Data provided ->
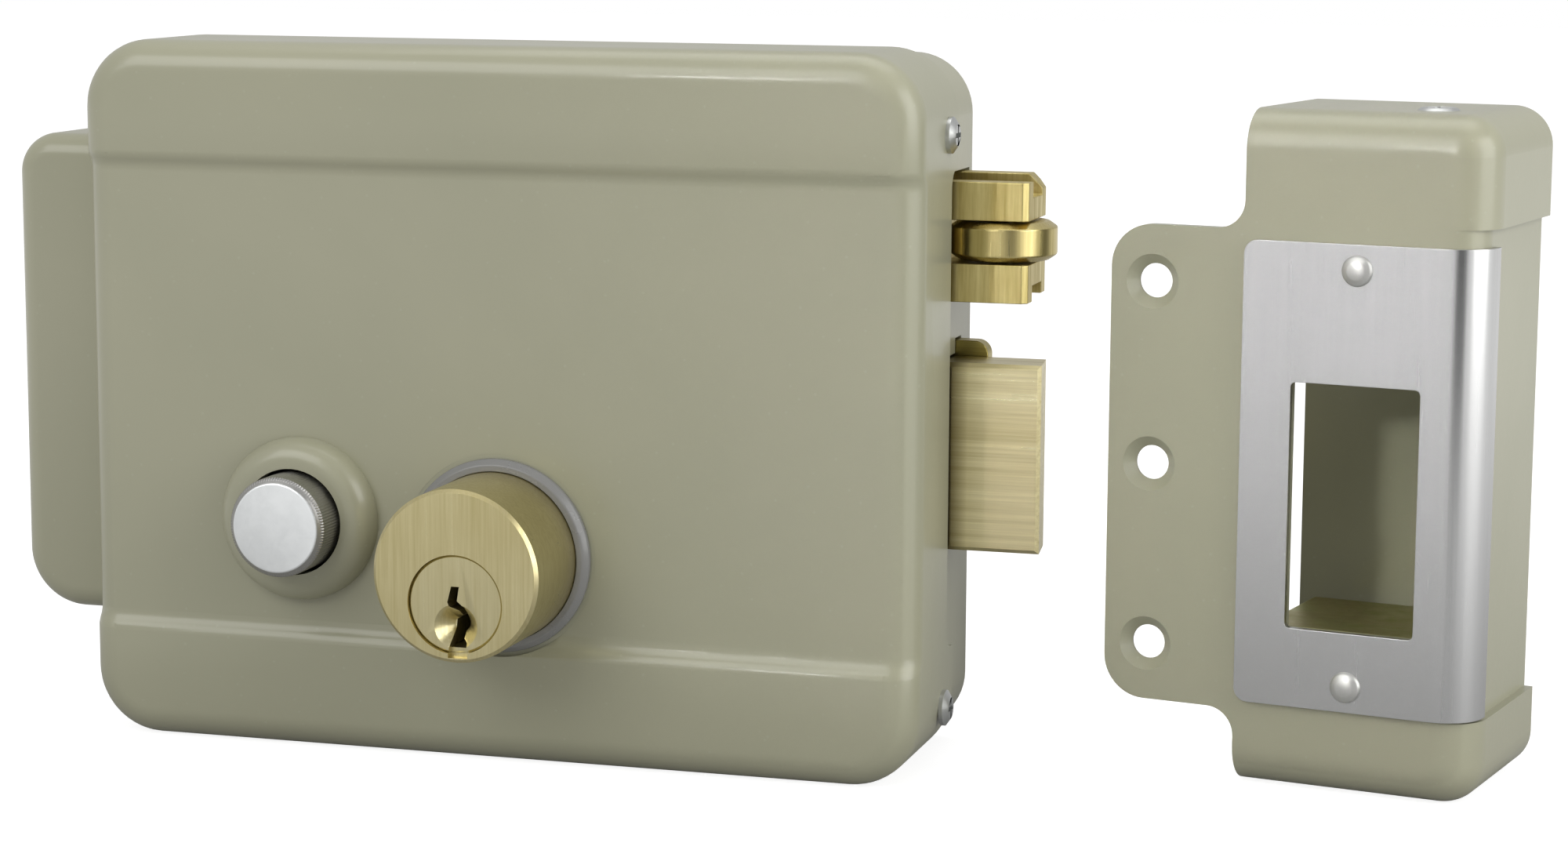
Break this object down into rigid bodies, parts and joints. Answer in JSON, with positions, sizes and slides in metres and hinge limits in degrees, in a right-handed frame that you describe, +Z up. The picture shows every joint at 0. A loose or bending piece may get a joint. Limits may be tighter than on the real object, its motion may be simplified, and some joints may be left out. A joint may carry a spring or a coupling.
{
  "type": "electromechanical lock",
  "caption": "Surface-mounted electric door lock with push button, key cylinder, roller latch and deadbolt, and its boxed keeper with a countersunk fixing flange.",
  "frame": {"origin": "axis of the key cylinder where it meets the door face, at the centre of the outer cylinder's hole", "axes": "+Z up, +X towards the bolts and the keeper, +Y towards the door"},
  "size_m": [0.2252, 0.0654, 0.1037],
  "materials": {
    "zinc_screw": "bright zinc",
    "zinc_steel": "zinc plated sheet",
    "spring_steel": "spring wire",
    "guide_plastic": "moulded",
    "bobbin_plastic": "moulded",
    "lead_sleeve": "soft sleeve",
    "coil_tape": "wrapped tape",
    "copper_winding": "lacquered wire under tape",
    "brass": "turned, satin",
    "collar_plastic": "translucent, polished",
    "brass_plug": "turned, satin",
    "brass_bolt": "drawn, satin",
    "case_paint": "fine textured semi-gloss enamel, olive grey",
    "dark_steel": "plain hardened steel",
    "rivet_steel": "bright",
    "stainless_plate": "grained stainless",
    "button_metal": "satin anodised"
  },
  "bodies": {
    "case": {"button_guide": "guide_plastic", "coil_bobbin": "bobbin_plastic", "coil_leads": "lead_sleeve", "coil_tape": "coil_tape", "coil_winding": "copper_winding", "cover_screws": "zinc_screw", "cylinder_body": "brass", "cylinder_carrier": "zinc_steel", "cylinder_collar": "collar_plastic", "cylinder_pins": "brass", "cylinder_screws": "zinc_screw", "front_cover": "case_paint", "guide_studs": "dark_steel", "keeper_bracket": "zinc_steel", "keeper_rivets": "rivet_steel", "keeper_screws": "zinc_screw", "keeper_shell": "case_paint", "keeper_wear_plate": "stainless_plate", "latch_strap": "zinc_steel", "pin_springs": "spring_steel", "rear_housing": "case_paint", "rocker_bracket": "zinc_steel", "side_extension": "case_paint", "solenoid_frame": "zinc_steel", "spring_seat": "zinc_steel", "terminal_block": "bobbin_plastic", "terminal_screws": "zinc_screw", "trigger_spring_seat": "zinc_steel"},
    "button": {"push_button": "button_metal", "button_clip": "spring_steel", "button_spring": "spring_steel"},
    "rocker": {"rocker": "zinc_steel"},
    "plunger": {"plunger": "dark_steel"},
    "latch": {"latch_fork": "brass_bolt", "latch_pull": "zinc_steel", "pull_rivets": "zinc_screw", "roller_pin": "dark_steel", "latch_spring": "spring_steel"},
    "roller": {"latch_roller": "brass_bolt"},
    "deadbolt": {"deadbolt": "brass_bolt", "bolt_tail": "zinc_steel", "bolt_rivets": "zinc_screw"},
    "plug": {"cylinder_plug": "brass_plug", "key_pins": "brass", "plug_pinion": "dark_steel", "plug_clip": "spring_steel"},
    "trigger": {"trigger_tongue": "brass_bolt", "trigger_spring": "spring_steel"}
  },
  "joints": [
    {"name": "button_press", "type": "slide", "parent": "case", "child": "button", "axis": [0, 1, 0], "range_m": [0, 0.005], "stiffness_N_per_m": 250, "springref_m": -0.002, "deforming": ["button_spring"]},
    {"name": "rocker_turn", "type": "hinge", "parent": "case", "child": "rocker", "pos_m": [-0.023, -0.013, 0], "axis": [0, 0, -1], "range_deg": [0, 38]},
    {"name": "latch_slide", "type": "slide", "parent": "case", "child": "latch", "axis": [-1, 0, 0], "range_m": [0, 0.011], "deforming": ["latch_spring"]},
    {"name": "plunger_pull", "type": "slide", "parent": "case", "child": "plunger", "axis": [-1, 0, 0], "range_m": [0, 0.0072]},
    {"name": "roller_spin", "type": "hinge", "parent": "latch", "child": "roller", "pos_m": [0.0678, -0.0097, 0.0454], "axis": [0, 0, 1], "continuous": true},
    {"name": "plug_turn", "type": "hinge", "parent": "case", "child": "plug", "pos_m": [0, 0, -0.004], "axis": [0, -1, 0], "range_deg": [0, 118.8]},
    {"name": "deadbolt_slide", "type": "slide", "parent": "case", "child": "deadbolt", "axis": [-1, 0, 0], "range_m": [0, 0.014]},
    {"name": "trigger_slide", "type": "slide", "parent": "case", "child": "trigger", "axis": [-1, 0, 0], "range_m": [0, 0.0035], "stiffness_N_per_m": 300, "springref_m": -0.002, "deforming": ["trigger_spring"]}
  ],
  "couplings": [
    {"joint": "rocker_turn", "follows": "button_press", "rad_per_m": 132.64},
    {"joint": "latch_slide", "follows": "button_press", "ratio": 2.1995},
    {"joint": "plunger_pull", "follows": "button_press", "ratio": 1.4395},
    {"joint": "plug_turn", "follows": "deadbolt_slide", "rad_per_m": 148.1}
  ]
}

Aim of the task -> Give back each line above precisely as it stands.

In response ->
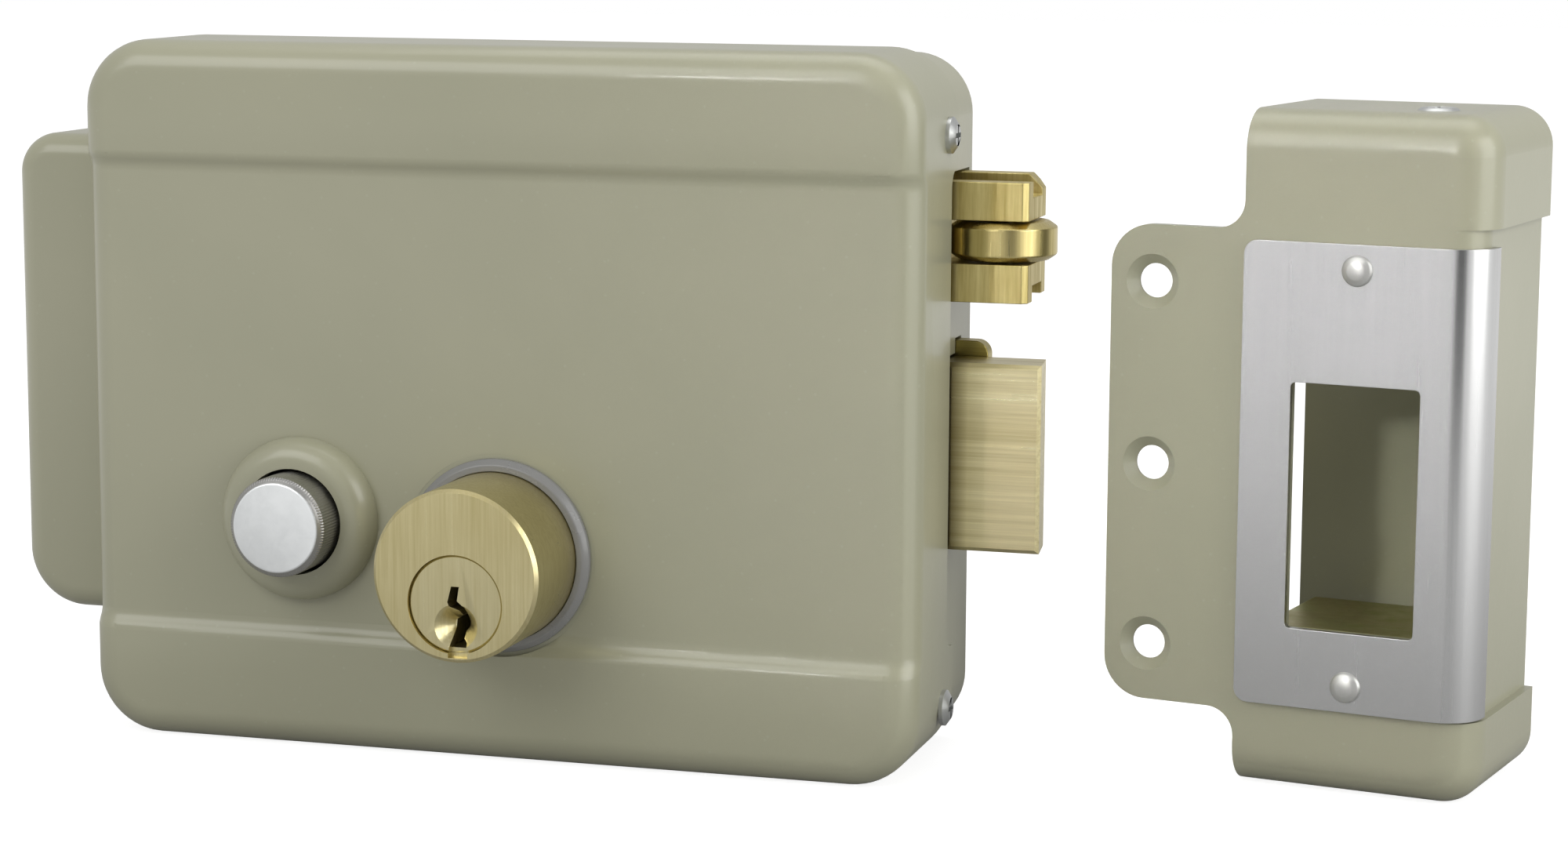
Break this object down into rigid bodies, parts and joints. Answer in JSON, with positions, sizes and slides in metres and hinge limits in degrees, in a right-handed frame that you describe, +Z up. The picture shows every joint at 0. A loose or bending piece may get a joint. Limits may be tighter than on the real object, its motion may be simplified, and some joints may be left out. A joint may carry a spring or a coupling.
{
  "type": "electromechanical lock",
  "caption": "Surface-mounted electric door lock with push button, key cylinder, roller latch and deadbolt, and its boxed keeper with a countersunk fixing flange.",
  "frame": {"origin": "axis of the key cylinder where it meets the door face, at the centre of the outer cylinder's hole", "axes": "+Z up, +X towards the bolts and the keeper, +Y towards the door"},
  "size_m": [0.2252, 0.0654, 0.1037],
  "materials": {
    "zinc_screw": "bright zinc",
    "zinc_steel": "zinc plated sheet",
    "spring_steel": "spring wire",
    "guide_plastic": "moulded",
    "bobbin_plastic": "moulded",
    "lead_sleeve": "soft sleeve",
    "coil_tape": "wrapped tape",
    "copper_winding": "lacquered wire under tape",
    "brass": "turned, satin",
    "collar_plastic": "translucent, polished",
    "brass_plug": "turned, satin",
    "brass_bolt": "drawn, satin",
    "case_paint": "fine textured semi-gloss enamel, olive grey",
    "dark_steel": "plain hardened steel",
    "rivet_steel": "bright",
    "stainless_plate": "grained stainless",
    "button_metal": "satin anodised"
  },
  "bodies": {
    "case": {"button_guide": "guide_plastic", "coil_bobbin": "bobbin_plastic", "coil_leads": "lead_sleeve", "coil_tape": "coil_tape", "coil_winding": "copper_winding", "cover_screws": "zinc_screw", "cylinder_body": "brass", "cylinder_carrier": "zinc_steel", "cylinder_collar": "collar_plastic", "cylinder_pins": "brass", "cylinder_screws": "zinc_screw", "front_cover": "case_paint", "guide_studs": "dark_steel", "keeper_bracket": "zinc_steel", "keeper_rivets": "rivet_steel", "keeper_screws": "zinc_screw", "keeper_shell": "case_paint", "keeper_wear_plate": "stainless_plate", "latch_strap": "zinc_steel", "pin_springs": "spring_steel", "rear_housing": "case_paint", "rocker_bracket": "zinc_steel", "side_extension": "case_paint", "solenoid_frame": "zinc_steel", "spring_seat": "zinc_steel", "terminal_block": "bobbin_plastic", "terminal_screws": "zinc_screw", "trigger_spring_seat": "zinc_steel"},
    "button": {"push_button": "button_metal", "button_clip": "spring_steel", "button_spring": "spring_steel"},
    "rocker": {"rocker": "zinc_steel"},
    "plunger": {"plunger": "dark_steel"},
    "latch": {"latch_fork": "brass_bolt", "latch_pull": "zinc_steel", "pull_rivets": "zinc_screw", "roller_pin": "dark_steel", "latch_spring": "spring_steel"},
    "roller": {"latch_roller": "brass_bolt"},
    "deadbolt": {"deadbolt": "brass_bolt", "bolt_tail": "zinc_steel", "bolt_rivets": "zinc_screw"},
    "plug": {"cylinder_plug": "brass_plug", "key_pins": "brass", "plug_pinion": "dark_steel", "plug_clip": "spring_steel"},
    "trigger": {"trigger_tongue": "brass_bolt", "trigger_spring": "spring_steel"}
  },
  "joints": [
    {"name": "button_press", "type": "slide", "parent": "case", "child": "button", "axis": [0, 1, 0], "range_m": [0, 0.005], "stiffness_N_per_m": 250, "springref_m": -0.002, "deforming": ["button_spring"]},
    {"name": "rocker_turn", "type": "hinge", "parent": "case", "child": "rocker", "pos_m": [-0.023, -0.013, 0], "axis": [0, 0, -1], "range_deg": [0, 38]},
    {"name": "latch_slide", "type": "slide", "parent": "case", "child": "latch", "axis": [-1, 0, 0], "range_m": [0, 0.011], "deforming": ["latch_spring"]},
    {"name": "plunger_pull", "type": "slide", "parent": "case", "child": "plunger", "axis": [-1, 0, 0], "range_m": [0, 0.0072]},
    {"name": "roller_spin", "type": "hinge", "parent": "latch", "child": "roller", "pos_m": [0.0678, -0.0097, 0.0454], "axis": [0, 0, 1], "continuous": true},
    {"name": "plug_turn", "type": "hinge", "parent": "case", "child": "plug", "pos_m": [0, 0, -0.004], "axis": [0, -1, 0], "range_deg": [0, 118.8]},
    {"name": "deadbolt_slide", "type": "slide", "parent": "case", "child": "deadbolt", "axis": [-1, 0, 0], "range_m": [0, 0.014]},
    {"name": "trigger_slide", "type": "slide", "parent": "case", "child": "trigger", "axis": [-1, 0, 0], "range_m": [0, 0.0035], "stiffness_N_per_m": 300, "springref_m": -0.002, "deforming": ["trigger_spring"]}
  ],
  "couplings": [
    {"joint": "rocker_turn", "follows": "button_press", "rad_per_m": 132.64},
    {"joint": "latch_slide", "follows": "button_press", "ratio": 2.1995},
    {"joint": "plunger_pull", "follows": "button_press", "ratio": 1.4395},
    {"joint": "plug_turn", "follows": "deadbolt_slide", "rad_per_m": 148.1}
  ]
}